Hyunsik Yoo, Ting-Wei Li, SeongKu Kang, Zhining Liu, Charlie Xu, Qilin Qi, Hanghang Tong
University of Illinois Urbana-Champaign, Korea University, Amazon
arXiv (2025)
Recommendation Memory P13N

📝 Paper Summary

Continual Learning Generative Recommendation Parameter-Efficient Fine-Tuning (PEFT)
PESO enables large language models to adapt to evolving user preferences in recommendation by maintaining a single LoRA adapter that is mathematically anchored to its previous state, preventing catastrophic forgetting without freezing outdated knowledge.
Core Problem
Standard continual learning methods (like cumulative LoRA) assume tasks are disjoint and aim to preserve all past knowledge, but in recommendation, user preferences evolve and old preferences (e.g., outgrown hobbies) can actively degrade performance if forcefully preserved.
Why it matters:
  • Real-world recommendation data arrives sequentially, making retraining from scratch inefficient
  • Existing cumulative methods from computer vision fail in recommendation because they entangle outdated preferences with relevant ones
  • Outdated preferences must sometimes be overwritten (plasticity) rather than preserved (stability) to capture current user interests accurately
Concrete Example: A user who previously watched action movies but shifted to romance will be recommended irrelevant action titles if the model rigidly preserves the old 'action' adapter. PESO allows the old preference to fade if recent data doesn't support it, while retaining stable long-term interests.
Key Novelty
Proximally Regularized Single Evolving LoRA (PESO)

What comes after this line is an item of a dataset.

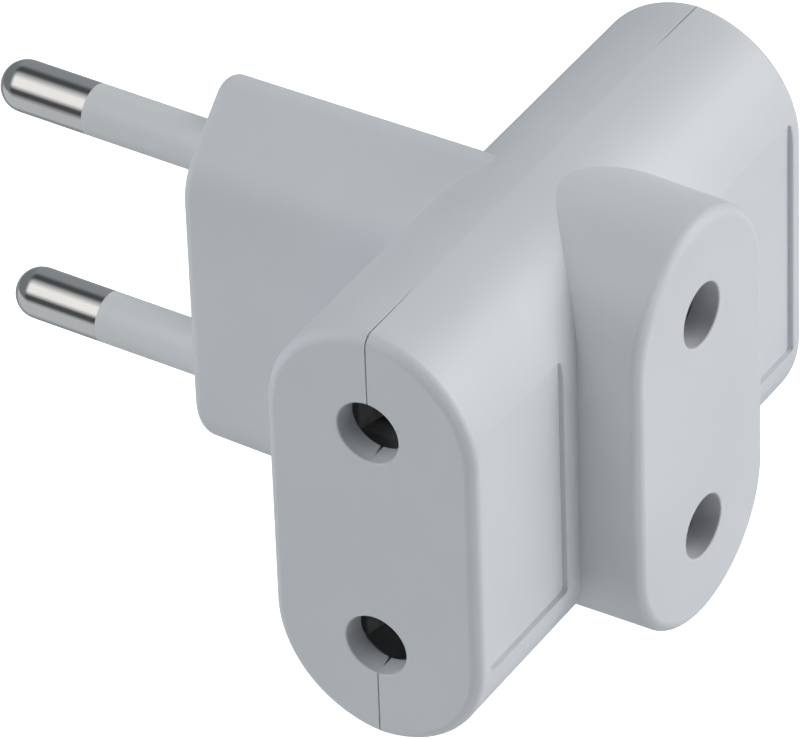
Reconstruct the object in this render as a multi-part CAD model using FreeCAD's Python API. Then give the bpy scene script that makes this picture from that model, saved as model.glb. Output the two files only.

  • Rejects the 'cumulative adapter' approach (stacking frozen modules) in favor of a single evolving adapter to avoid entangling outdated knowledge
  • Introduces a Softmax-KL proximal regularization term that acts as a 'soft anchor,' pulling the adapter towards its previous state only when new data doesn't strongly suggest a change
  • Theoretically proves that this regularization provides data-aware, direction-wise guidance, updating parameters along directions supported by new data while freezing unsupported directions
Architecture
Architecture Figure Figure 1
Conceptual comparison of PESO vs. Cumulative LoRA strategies. Shows PESO maintaining a single adapter v_t anchored to v_{t-1}, while Cumulative LoRA stacks frozen history.
Evaluation Highlights
  • Demonstrates that Cumulative LoRA (summing past adapters) performs worse than a single evolving adapter on natural chronological splits, contradicting findings in computer vision
  • The proposed Softmax-KL proximal regularizer functions as an 'app-weighted variance' penalty, preserving internal module structure better than standard L2 regularization
  • Analysis confirms that parameter inheritance (initializing from the previous stage) is critical for performance, while aggregating old frozen adapters hinders adaptation to evolving preferences
Breakthrough Assessment
7/10
Provides a strong theoretical correction to the blind application of Computer Vision continual learning techniques (Cumulative LoRA) to Recommendation, identifying why they fail and proposing a mathematically grounded alternative.